Your doing the best you can. As far as giving her half your pay, that one is worth laughing in her face. Has nothing to with your child. Your girl won't starve at her place. And I am sure if she needs shoes or clothes that you would take her shopping. If your daughter ever asks why you got divorced. You can hold your head up high and tell her it wasn't your choice. Tell your STBXW if she needs money, get a second job and you will be happy to watch your daughter.


----------



## unbelievable (Aug 20, 2010)

Indy, your home is your home. What you described was not a mother visiting her daughter but her coming to engage you in conversation. Visitors come when it's convenient for the host and they leave within a reasonable period or at the request of the host. Normal people will promptly depart when asked to do so. Others (even ex-wives or mothers of our children) can be helped to the door by whatever means of encouragement they require. You are not a prisoner or a hostage in your own home. Physically throwing her out on her buttocks is very much an option and you may find the experience quite therapeutic. She would certainly derive tremendous educational benefit from such a flight. The same God who designed her derrier also designed your foot and created gravity. His purpose in this matter is clear.


----------



## Indy Nial (Sep 26, 2010)

OK, I've had a brain wave. What if I send the OM a text and copy my wife in on it? Madness or genius?

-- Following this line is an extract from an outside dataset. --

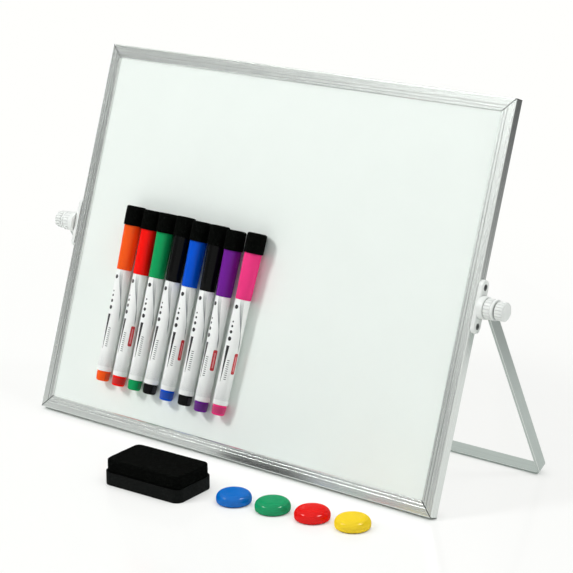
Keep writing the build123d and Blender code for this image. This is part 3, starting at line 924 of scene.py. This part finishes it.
# %% Caps
def cap():
    bm = turned(
        [(0, 111.6), (4.72, 111.6), (4.72, SHOULDER + 0.05), (5.5, SHOULDER + 0.05),
         (5.68, SHOULDER + 0.4), (5.85, 92.0), (6.33, 116.0), (6.35, CAP_TOP), (0, CAP_TOP)],
        ROUND_STEPS,
    )
    ease(bm, sharp_edges(bm, 25, rim_at(CAP_TOP)), 0.3 * MM, 3)
    return bm


for index, ink in enumerate(ROW):
    made = finish_piece(
        f"marker_{index + 1}_hollow_cap", cap(), ink_plastic[ink], f"cap_{index + 1}",
        [f"marker_{index + 1}_cap"], 35, marker_place(index, 0),
    )
print("8 caps of", len(made.data.polygons), "faces")

# %% [markdown]
# Felt is matted wool: it has no sharp edge and no smooth face.  The shape is turned with
# many small faces, its rims are rounded, and noise then lifts and sinks each point by a
# tenth or two of a millimetre.  The finish adds what is smaller: a speckle of lighter
# fibre ends and a fine bump.  It has next to no gloss.

# %% Black felt
def black_felt():
    dark = screen_colour(4, 5, 4)
    light = screen_colour(64, 68, 65)
    material, tree, skin = start_finish("black_felt", dark, 0.95, specular_ior_level=0.02)
    fibre = grain(tree, place(tree), 2100, 5.0, 0.75)
    tuft = grain(tree, place(tree), 620, 3.0)
    ends, tufts = ramp(tree, fibre, 0, 1, 0.56, 0.72), ramp(tree, tuft, 0.3, 1, 0.3, 0.7)
    speckle = sums(tree, "MULTIPLY", ends, tufts)
    tree.links.new(blend_colours(tree, speckle, dark, light), skin.inputs["Base Color"])
    bump(tree, skin, sums(tree, "ADD", fibre, tuft), 0.0003)
    return material


felt_finish = black_felt()


def roughen(bm, depth, scale, seed):
    """Lifts and sinks every point along its normal by two sizes of noise."""
    bm.normal_update()
    shift = Vector((seed * 3.7, seed * 1.3, seed * 5.1))
    for vert in bm.verts:
        coarse = noise.noise(vert.co * scale + shift)
        fine = noise.noise(vert.co * scale * 2.7 + shift)
        vert.co += vert.normal * (coarse + 0.6 * fine) * depth


FELT_SIDE, FELT_RIM, FELT_ROWS, FELT_RINGS = 7.1, 1.3, 22, 9


def cap_felt(seed):
    low, high = CAP_TOP + 0.05, FELT_TOP - 0.1
    rows = [low + (high - low) * step / FELT_ROWS for step in range(FELT_ROWS + 1)]
    rings = [FELT_SIDE * step / FELT_RINGS for step in range(FELT_RINGS)]
    outline = [(radius, low) for radius in rings] + [(FELT_SIDE, row) for row in rows]
    outline += [(radius, high) for radius in reversed(rings)]
    bm = turned(outline, 84)
    # Points past the quarter circle of the rim are drawn back onto it.
    rim_start, rim_base = FELT_SIDE - FELT_RIM, high - FELT_RIM
    for vert in bm.verts:
        height, radius = vert.co.z / MM, vert.co.xy.length / MM
        outward, upward = max(0.0, radius - rim_start), max(0.0, height - rim_base)
        far = math.hypot(outward, upward)
        if outward > 0 and upward > 0 and far > FELT_RIM:
            vert.co.z = (rim_base + upward * FELT_RIM / far) * MM
            vert.co.xy *= (rim_start + outward * FELT_RIM / far) / radius
    roughen(bm, 0.11 * MM, 1900, seed)
    return bm


for index in range(len(ROW)):
    made = finish_piece(
        f"marker_{index + 1}_cap_felt", cap_felt(index), felt_finish, f"cap_{index + 1}",
        [f"marker_{index + 1}_felt"], 75, marker_place(index, 0),
    )
print("8 cap felts of", len(made.data.polygons), "faces")

# %% [markdown]
# The block eraser is a dense foam base with a thick felt glued into its shallow seat.  The
# base is a box with rounded corners and a thin lip round the felt.  Its top is inset and
# let down for the seat, so it stays one closed shape.

# %% Eraser base
FRONT_EDGE = -20.333  # the board's lower front edge, from which the loose pieces are placed


def desk_place(right, forward, turn=0.0):
    """A place on the desk, in millimetres right of and in front of the board's edge."""
    spot = Matrix.Translation((right * MM, (FRONT_EDGE - forward) * MM, 0))
    return spot @ Matrix.Rotation(math.radians(turn), 4, "Z")


def rounded_block(length, width, low, high, corner, steps=10):
    bm = block_at((0, 0, (low + high) / 2), (length, width, high - low))
    upright = [e for e in bm.edges if abs(e.verts[0].co.z - e.verts[1].co.z) > 1e-5]
    ease(bm, upright, corner * MM, steps)
    return bm


def foam_finish():
    grey = screen_colour(19, 21, 20)
    material, tree, skin = start_finish("eraser_foam", grey, 0.62, specular_ior_level=0.04)
    fleck = grain(tree, place(tree), 1500, 4.0, 0.7)
    cells = grain(tree, place(tree), 420, 3.0)
    fleck_share = ramp(tree, fleck, 0, 1, 0.48, 0.7)
    tone = blend_colours(tree, fleck_share, shade(grey, 0.55), shade(grey, 2.2))
    tree.links.new(tone, skin.inputs["Base Color"])
    tree.links.new(ramp(tree, cells, 0.5, 0.75, 0.3, 0.7), skin.inputs["Roughness"])
    bump(tree, skin, fleck, 0.00012)
    return material


eraser_place = desk_place(-5.4, 61.7, 2.5)
block = rounded_block(66.0, 38.5, 0, 9.8, 6.0)
top = [face for face in block.faces if face.normal.z > 0.9]
bmesh.ops.inset_region(block, faces=top, thickness=1.1 * MM)
bmesh.ops.translate(
    block, vec=(0, 0, -1.0 * MM), verts=list({vert for face in top for vert in face.verts})
)
bmesh.ops.recalc_face_normals(block, faces=block.faces)
ease(block, sharp_edges(block, 40), 0.4 * MM, 3)
made = finish_piece(
    "eraser_base", block, foam_finish(), "eraser", ["eraser_handle"], 40,
    eraser_place,
)
print("eraser base", [round(v, 4) for v in made.dimensions])

# %% [markdown]
# The eraser's felt is thicker and looser than the caps'.  A voxel remesh first gives the
# block even small faces on every side, and then the same noise makes it shaggy.

# %% Eraser felt
def remeshed(bm, voxel):
    piece = temporary(bm)
    modifier = piece.modifiers.new("even", "REMESH")
    modifier.mode = "VOXEL"
    modifier.voxel_size = voxel
    return modified(piece)


pad = rounded_block(63.5, 36.0, 8.9, 18.4, 4.8)
ease(pad, sharp_edges(pad, 40, rim_at(18.4)), 1.2 * MM, 4)
pad = remeshed(pad, 0.55 * MM)
roughen(pad, 0.2 * MM, 1300, 11)
made = finish_piece(
    "eraser_pad", pad, felt_finish, "eraser", ["eraser_felt"], 80, eraser_place
)
print("eraser pad", len(made.data.polygons), "faces")

# %% [markdown]
# A button magnet is a gloss plastic shell pressed over a ferrite disc.  Its top is a very
# flat dome with a round shoulder, where the soft boxes leave their marks.  A coarse outline
# is turned and a subdivision surface rounds it.

# %% Button magnets
MAGNET_COLOURS = {
    "blue": screen_colour(4, 108, 198),
    "green": screen_colour(10, 152, 96),
    "red": screen_colour(232, 8, 4),
    "yellow": screen_colour(249, 214, 33),
}
MAGNET_RIGHT, MAGNET_FORWARD = (54.3, 29.3), (52.5, -4.75)  # the first place and the step
ferrite = brushed("ferrite", screen_colour(52, 50, 54), (500, 500, 500), roughness=0.55)
for index, (colour_name, colour) in enumerate(MAGNET_COLOURS.items()):
    spot = desk_place(*[start + index * step for start, step in (MAGNET_RIGHT, MAGNET_FORWARD)])
    name = f"magnet_{index + 1}"
    shell = turned(
        [(0, 8.0), (5.0, 7.98), (8.6, 7.85), (11.0, 6.6), (12.15, 4.4), (12.2, 2.8), (12.0, 1.1),
         (11.7, 0.62), (10.9, 0.6), (10.55, 0.75), (10.52, 1.6), (10.52, 2.6), (0, 2.62)],
        48,
    )
    gloss = moulded(f"magnet_{colour_name}", colour, 0.4, 300, 0.000001, 0.11, 0.0)
    made = finish_piece(
        f"{name}_button", shell, gloss, name, [f"{name}_shell"], 60, spot
    )
    modifier = made.modifiers.new("round", "SUBSURF")
    modifier.levels = modifier.render_levels = 2
    plate = turned([(0, 0), (10.5, 0), (10.5, 2.55), (0, 2.55)], 96)
    ease(plate, sharp_edges(plate), 0.25 * MM, 2)
    finish_piece(
        f"{name}_ferrite", plate, ferrite, name, [f"{name}_disc"], 35, spot
    )
print("4 button magnets")

# %% [markdown]
# The set stands on a white glossy table that runs on into a white background.  For the
# camera, and for reflections in metal, the table is mixed with a plain white light of
# strength 1.  The share of that light grows away from the set, so that the table ends in
# plain white, and it drops in the narrow gaps under the set, where ambient occlusion finds
# the real contact shadow.  The light adds nothing to the set itself.

# %% Floor
def background_rays(tree):
    """1 for the rays that see the white background: camera, gloss and glass."""
    seen = add(tree, "LightPath").outputs
    rays = [seen["Is Camera Ray"], seen["Is Glossy Ray"], seen["Is Transmission Ray"]]
    return all_of(tree, rays)


def floor_finish():
    white = screen_colour(250, 252, 250)
    material, tree, skin = start_finish("white_table", white, 0.12)
    cloud = grain(tree, place(tree), 6, 2.0)
    tree.links.new(blend_colours(tree, cloud, shade(white, 0.99), white), skin.inputs["Base Color"])
    glow = add(tree, "Emission", {"Color": screen_colour(255, 255, 253), "Strength": 1.0})
    reach = add(
        tree, "VectorMath", {0: add(tree, "TexCoord").outputs["Object"]}, operation="LENGTH"
    ).outputs["Value"]
    share = ramp(tree, reach, 0.75, 1.0, 0.25, 0.7)
    share = sums(tree, "MULTIPLY", share, ramp(tree, open_air(tree, 12 * MM, 8), 0, 1, 0.2, 0.95))
    share = sums(tree, "MULTIPLY", share, background_rays(tree))
    mix = add(tree, "MixShader", {0: share, 1: skin.outputs[0], 2: glow.outputs[0]})
    tree.links.new(mix.outputs[0], tree.nodes["Material Output"].inputs["Surface"])
    return material


bm = bmesh.new()
bmesh.ops.create_grid(bm, x_segments=4, y_segments=4, size=9.0)
floor_mesh = bpy.data.meshes.new("table_top")
bm.to_mesh(floor_mesh)
bm.free()
floor_mesh.materials.append(floor_finish())
floor = bpy.data.objects.new("table_top", floor_mesh)
bpy.context.scene.collection.objects.link(floor)
print("floor", [round(v, 1) for v in floor.dimensions])

# %% [markdown]
# The light is that of a product photograph: two soft boxes high up, the stronger on the
# left, and a pale room.  Gloss doesn't reflect these lamps, because the next cell puts a
# wider front before each.  Where the background is seen, directly or in metal and gloss,
# the room is plain white.

# %% Lamps and room
SET_MIDDLE = Vector((0, 0, 0.1))


def soft_box(name, place_at, size, power):
    lamp = bpy.data.lights.new(name, "AREA")
    lamp.shape = "RECTANGLE"
    lamp.size, lamp.size_y = size
    lamp.energy = power
    made = bpy.data.objects.new(name, lamp)
    made.location = place_at
    made.rotation_euler = (place_at - SET_MIDDLE).to_track_quat("Z", "Y").to_euler()
    made.visible_glossy = False
    bpy.context.scene.collection.objects.link(made)


LEFT_LIGHT, RIGHT_LIGHT = Vector((-1.55, -1.8, 2.3)), Vector((1.95, 0.45, 2.5))
soft_box("left_light", LEFT_LIGHT, (0.7, 0.7), 50)
soft_box("right_light", RIGHT_LIGHT, (0.6, 0.6), 22)

world = bpy.data.worlds.new("white_room")
bpy.context.scene.world = world
world.use_nodes = True
tree = world.node_tree
tree.nodes.clear()
height = add(tree, "SeparateXYZ", {0: add(tree, "TexCoord").outputs["Generated"]}).outputs[2]
share = ramp(tree, height, 0, 1, -0.2, 0.9)
room = blend_colours(tree, share, (0.42, 0.43, 0.43, 1), (0.92, 0.93, 0.93, 1))
room_light = add(tree, "Background", {"Color": room, "Strength": 0.62})
plain = add(tree, "Background", {"Color": screen_colour(255, 255, 253), "Strength": 1.0})
shaders = {0: background_rays(tree), 1: room_light.outputs[0], 2: plain.outputs[0]}
add(tree, "OutputWorld", {0: add(tree, "MixShader", shaders).outputs[0]})
bpy.context.scene.view_settings.view_transform = "Standard"
print("2 soft boxes and a pale room")

# %% [markdown]
# In an all-white room polished metal would vanish, so a photographer puts grey cards round
# it, outside the picture.  One stands at the front left: the rails' fronts reflect it, and
# it brightens towards its upper right, as the rails do.  A darker one stands behind on the
# right for the side of the frame.  The wide bright fronts of the soft boxes are cards as
# well, because they draw the marks on gloss.  Only reflections see the cards.

# %% Grey cards
def card(name, centre, faces, size, finish):
    bm = bmesh.new()
    turn = Vector(faces).to_track_quat("Z", "Y").to_matrix().to_4x4()
    stretch = Matrix.Diagonal((size[0] / 2, size[1] / 2, 1, 1))
    bmesh.ops.create_grid(bm, x_segments=1, y_segments=1, size=1.0, matrix=turn @ stretch)
    bmesh.ops.translate(bm, vec=centre, verts=bm.verts)
    mesh = bpy.data.meshes.new(name)
    bm.to_mesh(mesh)
    bm.free()
    mesh.materials.append(finish)
    made = bpy.data.objects.new(name, mesh)
    bpy.context.scene.collection.objects.link(made)
    made.visible_camera = made.visible_diffuse = made.visible_shadow = False
    made.visible_transmission = made.visible_volume_scatter = False


def card_finish(name, spot, radius, near, far, low=0.0):
    """A grey that changes smoothly with the distance from one spot, lighter near the floor."""
    material, tree, skin = start_finish(name, (0, 0, 0, 1), 1.0)
    where = add(tree, "TexCoord").outputs["Object"]
    away = add(tree, "VectorMath", {0: where, 1: spot}, operation="DISTANCE").outputs["Value"]
    inputs = {"Value": away, "From Min": 0.0, "From Max": radius, "To Min": near, "To Max": far}
    tone = add(tree, "MapRange", inputs, interpolation_type="SMOOTHSTEP").outputs[0]
    height = add(tree, "SeparateXYZ", {0: where}).outputs[2]
    tone = sums(tree, "ADD", tone, ramp(tree, height, low, 0, 0.1, 0.34))
    glow = add(tree, "Emission", {"Color": (1.0, 1.0, 0.99, 1), "Strength": tone})
    tree.links.new(glow.outputs[0], tree.nodes["Material Output"].inputs["Surface"])
    return material


LEFT_CARD = Vector((-0.9, -1.14, 0.505))
left_grey = card_finish("left_card", LEFT_CARD + Vector((0.28, -0.22, 0.3)), 0.42, 1.4, 0.42, 0.5)
card("left_card", LEFT_CARD, (0.6, 0.76, -0.25), (1.5, 0.9), left_grey)
RIGHT_CARD = Vector((0.33, 0.26, 0.22))
right_grey = card_finish("right_card", Vector((0.33, 0.26, 0.3)), 0.4, 0.05, 0.75)
card("right_card", RIGHT_CARD, (-0.55, -0.83, 0.0), (1.1, 0.42), right_grey)
for name, spot in (("left_box_front", LEFT_LIGHT), ("right_box_front", RIGHT_LIGHT)):
    card(name, spot, SET_MIDDLE - spot, (1.1, 0.8), card_finish(name, spot, 0.8, 21, 11))
print("2 grey cards and the fronts of 2 soft boxes")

Was thinking something along the lines of...

I filed for divorce because I no longer want to be married to the person that claims to be my wife. Despite this she still tells me she loves me and that she doesnt want to be with you long term. I've had enough, if you want her, she is yours, at this point I really don't care. She is now your responsibility and I hold you fully accountable for her well being. Good luck.
_Posted via Mobile Device_


----------



## jnj express (Mar 28, 2011)

Give her nothing beyond what the court decreed

Let her know point blank---she wanted out of the mge., so she gets what comes with ACTUALLY being on her own---little money, and a lot of work

While you worked, and sweated to provide for the family, she made love to her lover----tell her to have her lover take care of her---that won't last very long

If your daughter's mother needs things to provide for her----you buy the specific item needed, and keep the receipt.

Your wife will find she is not gonna enjoy true reality on her won---but that's what she wanted----so give it to her!!!!!!


----------



## morituri (Apr 1, 2011)

Indy Nial said:


> OK, I've had a brain wave. What if I send the OM a text and copy my wife in on it? Madness or genius?
> 
> Was thinking something along the lines of...
> 
> ...


Sounds good, just make sure you include the header as proof that she sent it, otherwise she could reasonably argue that you sent the email out of spite.


----------



## whammy (Apr 22, 2011)

how about you actually go get other women...


----------